If there comes a time when I can't just "brew install" the stuff I need, the
Mac becomes useless (to me) as a development platform. If I were simply forced
to install stuff in my home directory, I guess that would be okay.

I wonder what the story would be for things that (currently) need root or
kernel access, though, like FUSE or VMware.

I agree with other comments that this particular article seems a bit
speculative and overblown, but the Mac has been increasingly locked down for
several years now so it's worth thinking about.

------
pier25
Apple has denied merging macOS and iOS, but IMO a universal OS that works on
all your devices is inevitable.

Mobile devices are now powerful enough that they could connect to a screen and
display a desktop environment to perform everyday tasks. I'm almost certain
Apple isn't doing this because it would canibalise its products.

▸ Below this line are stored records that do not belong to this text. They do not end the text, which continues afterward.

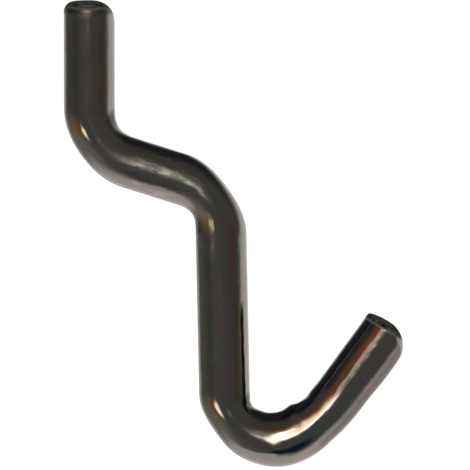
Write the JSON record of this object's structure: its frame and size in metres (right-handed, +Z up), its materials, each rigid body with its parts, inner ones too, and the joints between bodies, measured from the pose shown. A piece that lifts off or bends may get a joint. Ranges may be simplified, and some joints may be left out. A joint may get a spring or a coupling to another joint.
{
  "type": "pegboard hook",
  "caption": "Pegboard hook bent from one round rod, with an upright stub that holds behind the board and an open J-shaped hook in front.",
  "frame": {"origin": "on the rod's centre line, halfway along the short arm, in the middle of the board's hole", "axes": "+X out from the board towards the user, +Y along the board, +Z up; the whole hook lies in the XZ plane"},
  "size_m": [0.0397, 0.0066, 0.0551],
  "materials": {
    "dark_plated_steel": "glossy dark plating"
  },
  "bodies": {
    "root": {"hook_rod": "dark_plated_steel"}
  },
  "joints": []
}
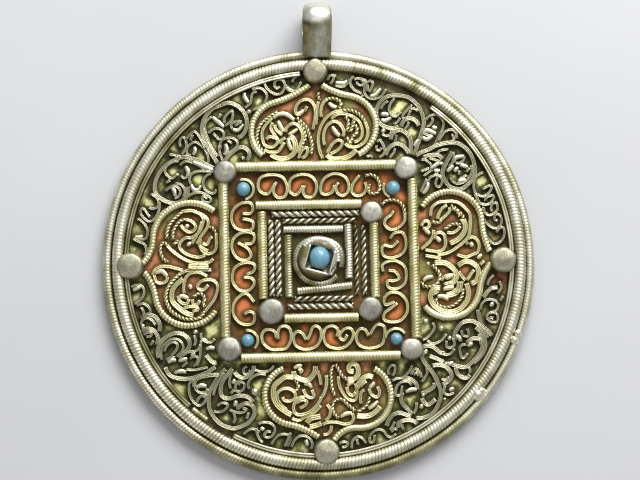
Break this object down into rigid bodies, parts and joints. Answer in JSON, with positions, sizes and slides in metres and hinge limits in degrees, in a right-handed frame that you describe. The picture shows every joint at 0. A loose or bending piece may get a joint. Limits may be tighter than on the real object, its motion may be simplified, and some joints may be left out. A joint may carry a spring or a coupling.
{
  "type": "berber pendant",
  "caption": "Round folk pendant of brass, copper and silver wirework with turquoise beads, domes, a filigree face and a wide fixed bail for a cord.",
  "frame": {"origin": "centre of the disc's back face", "axes": "+Z out of the decorated face, +Y towards the bail, +X to the right as seen from the front"},
  "size_m": [0.065, 0.0725, 0.0064],
  "materials": {
    "silver": "tarnished silver, rubbed bright on the high spots",
    "brass": "tarnished, rubbed bright on the high spots",
    "copper": "tarnished copper sheet and brass wire",
    "turquoise": "polished turquoise, dull with wear"
  },
  "bodies": {
    "root": {"back_plate": "brass", "square_sheet": "copper", "rim_outer_wire": "silver", "rim_inner_wire": "silver", "rim_strip": "silver", "bail": "silver", "rim_dome_top": "silver", "rim_dome_left": "silver", "rim_dome_right": "silver", "rim_dome_bottom": "silver", "outer_bar_top": "brass", "outer_bar_left": "brass", "outer_bar_right": "brass", "outer_bar_bottom": "brass", "outer_dome_tl": "silver", "outer_dome_tr": "silver", "outer_dome_bl": "silver", "outer_dome_br": "silver", "inner_bar_top": "brass", "inner_bar_left": "brass", "inner_bar_right": "brass", "inner_bar_bottom": "brass", "inner_dome_tr": "silver", "inner_dome_bl": "silver", "inner_dome_br": "silver", "ropes_pair_top": "silver", "ropes_pair_left": "silver", "ropes_pair_right": "silver", "ropes_pair_bottom": "silver", "silver_bar_top": "silver", "silver_bar_left": "silver", "silver_bar_right": "silver", "silver_bar_bottom": "silver", "bezel": "silver", "centre_stone": "turquoise", "bead_tl": "turquoise", "bead_tr": "turquoise", "bead_bl": "turquoise", "bead_br": "turquoise", "bead_wires": "brass", "hearts_row_top": "brass", "hearts_row_left": "brass", "hearts_row_right": "brass", "hearts_row_bottom": "brass", "lobe_wire_top": "brass", "lobe_wire_left": "brass", "lobe_wire_right": "brass", "lobe_wire_bottom": "brass", "brass_panel_top": "copper", "brass_panel_left": "copper", "brass_panel_right": "copper", "brass_panel_bottom": "copper", "silver_panel_tl": "silver", "silver_panel_tr": "silver", "silver_panel_bl": "silver", "silver_panel_br": "silver"}
  },
  "joints": []
}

If the rumoured Andromeda OS by Google is what I'm describing, macOS and
Windows will become the trucks of desktop OSs.

------
TazeTSchnitzel
MDM doesn't interest me, but storing the OS and user data separately? That is
interesting.

OS X and now macOS already has System Integrity Protection, where a large
portion of the filesystem cannot be touched even by root.

Maybe they'll eventually move that to its own partition?

------
marssaxman
What is "MDM"? I'm not familiar with such an acronym, and the author of this
piece never defines it.

------
_pmf_
I don't think Apple still cares enough about MacBooks to go to such lengths.